In the past three years, 175 people ended up becoming fully certified wildland firefighters and 700 were certified to use chainsaws, a critical skill for lands work.

Congress’ push

The White House announced in late March that its American Jobs Plan — a $2 trillion infrastructure package — would include $10 billion for a Civilian Climate Corps. That bill is still being negotiated and Neguse’s bill hasn’t budged since being introduced March 26.

Ohio Democratic Rep. Marcy Kaptur has proposed a similar idea since 2009, with little success. But smaller and more bipartisan help for corps has been signed into law; in 2019, Congress made it easier for federal agencies to work with existing conservation corps and was backed by the late Republican Sen. John McCain.

Corps supporters say they represent the best of government: public-private partnerships that don’t grow government but instead employ young people seeking careers in firefighting and on public lands.
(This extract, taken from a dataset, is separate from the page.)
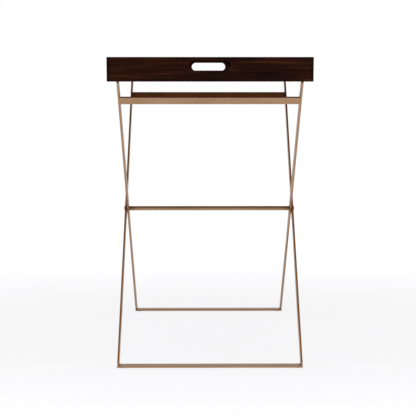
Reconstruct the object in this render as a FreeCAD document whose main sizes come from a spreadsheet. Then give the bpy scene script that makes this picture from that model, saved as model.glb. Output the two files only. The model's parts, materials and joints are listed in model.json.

In Colorado’s forests and on its mountains, the unmet need is high, they say.

“Operating budgets for our partners are dwindling,” Banks said. “There is an influx of funding when there’s a big fire … but when it comes to basic maintenance and base-level funding, our partners are strapped across the board.”

As he toured the former CCC camp at Red Rocks, Neguse came across a framed copy of the congressional legislation that created the CCC in 1933. In it, he sees a confluence of history and modernity.

“The CCC is something that has captured the imagination of the American public,” the congressman told reporters after the tour. “… It’s really helpful for me to be able to tell stories of the CCC of the 1930s and make the case that it worked before and it can work again.”